Partai politik harus kembali pada khitahnya sebagai wadah aspirasi rakyat. Mereka harus berani menolak godaan kekuasaan, mengutamakan kepentingan rakyat, dan membangun sistem kaderisasi yang kuat. Partai politik yang mandiri dan berintegritas adalah kunci bagi tegaknya demokrasi yang sehat.
Organisasi masyarakat sipil harus tetap menjaga independensinya. Mereka harus berani mengkritik penguasa, menyuarakan aspirasi rakyat, dan mengawal jalannya pemerintahan. Organisasi masyarakat sipil yang kritis dan mandiri adalah pilar penting bagi terciptanya masyarakat yang adil dan demokratis.
Lembaga pendidikan harus menjadi benteng moral dan intelektual. Universitas-universitas harus berani menolak intervensi politik, menjaga kebebasan akademik, dan memprioritaskan riset-riset yang bermanfaat bagi masyarakat. Lembaga pendidikan yang mandiri dan berintegritas adalah kunci bagi kemajuan bangsa.
Membangun kemandirian memang bukan perkara mudah. Dibutuhkan komitmen, kerja keras, dan keberanian untuk keluar dari zona nyaman. Namun, ini adalah harga yang harus dibayar jika kita ingin membangun organisasi yang kuat, berintegritas, dan bermartabat.
Kemandirian adalah kunci bagi tegaknya demokrasi yang sehat. Organisasi-organisasi yang mandiri akan menjadi pilar-pilar penyangga, yang mampu menahan terpaan badai dan menjaga keseimbangan. Mereka akan menjadi pengawal kebenaran, penyuarakan aspirasi rakyat, dan motor penggerak perubahan.

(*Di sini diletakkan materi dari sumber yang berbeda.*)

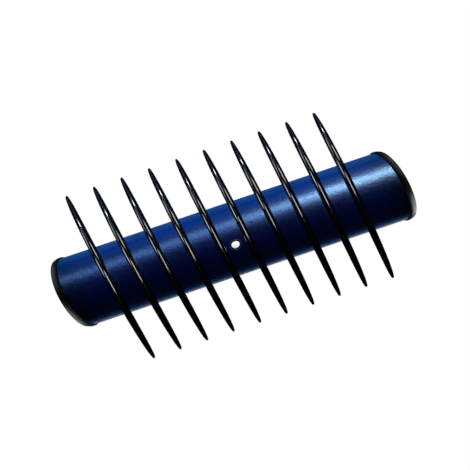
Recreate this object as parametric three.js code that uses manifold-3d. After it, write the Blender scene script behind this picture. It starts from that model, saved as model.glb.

Jangan biarkan organisasi kita terjebak dalam belenggu emas kekuasaan. Mari kita bangun kemandirian, jaga integritas, dan perjuangkan idealisme. Hanya dengan cara itu, kita dapat mewujudkan cita-cita luhur bangsa, menciptakan masyarakat yang adil, makmur, dan bermartabat. Ingatlah, organisasi yang merdeka adalah organisasi yang mandiri!